Galaxy Digital LP, the crypto-focused merchant bank founded by Mike Novogratz, is once again filing with the US authorities to roll out a Bitcoin ETF that wouldn’t directly invest in the cryptocurrency. The US firm has tried in April to launch an ETF backed by the actual underlying asset, but the SEC is yet to approve a single BTC exchange-traded fund.
Galaxy Digital filed an application with the US Securities and Exchange Commission in order to list the Bitcoin Strategy ETF, which seeks capital appreciation. The proposed fund will be an actively managed ETF that leverages Bitcoin future contracts to provide exposure to Bitcoin.
Galaxy ETF Trust would not invest in BTC or other digital assets directly, according to a new S-1 filing.
The filing went on to say that the fund could add other ETFs, and various investment instruments related to the primary cryptocurrency to its portfolio. More specifically, the Bitcoin Strategy ETF would allow exposure through crypto ETFs listed and traded in Canada.
The latest Galaxy Digital’s bitcoin ETF filing stresses: “The Fund may invest in the securities of exchange traded funds, or “ETFs,” organized and listed for trading in Canada, or other jurisdictions, and in other pooled investment vehicles. The shares of these instruments represent an interest in a portfolio of bitcoin. The Fund may use these positions to manage inflows and outflows or to respond to unusual market conditions or increases in margin requirements. In addition, the Fund may invest in Canadian ETFs and other pooled investment vehicles if, for any reason, it is unable or it becomes impractical to obtain exposure to bitcoin futures.”
The crypto investment management firm explains that the new ETF differs from previously-filed similar proposals in that it is “non-diversified” and falls under the stricter 1940 law governing mutual funds.
Galaxy Digital now joins a growing list of firms eager to gain SEC approval for its Bitcoin ETF. Fidelity Investments, Valkyrie Digital Assets, and most recently VanEck have filed their own proposals for crypto ETFs.
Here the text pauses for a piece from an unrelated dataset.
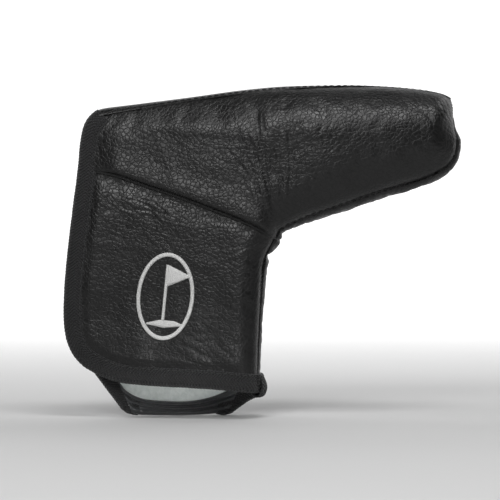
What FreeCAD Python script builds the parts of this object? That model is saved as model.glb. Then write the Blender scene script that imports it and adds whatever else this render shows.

However, the SEC only extended the deliberation window or opened the matter to public comments to avoid reaching any decision on a proposal.
SEC Chair Gary Gensler said earlier this month that he would be open to approving a bitcoin-futures ETF, but only under certain conditions. The revelation rankled some fund managers who were hopeful of a physically backed ETF, but regulated like a normal exchange-traded fund under a 1933 law.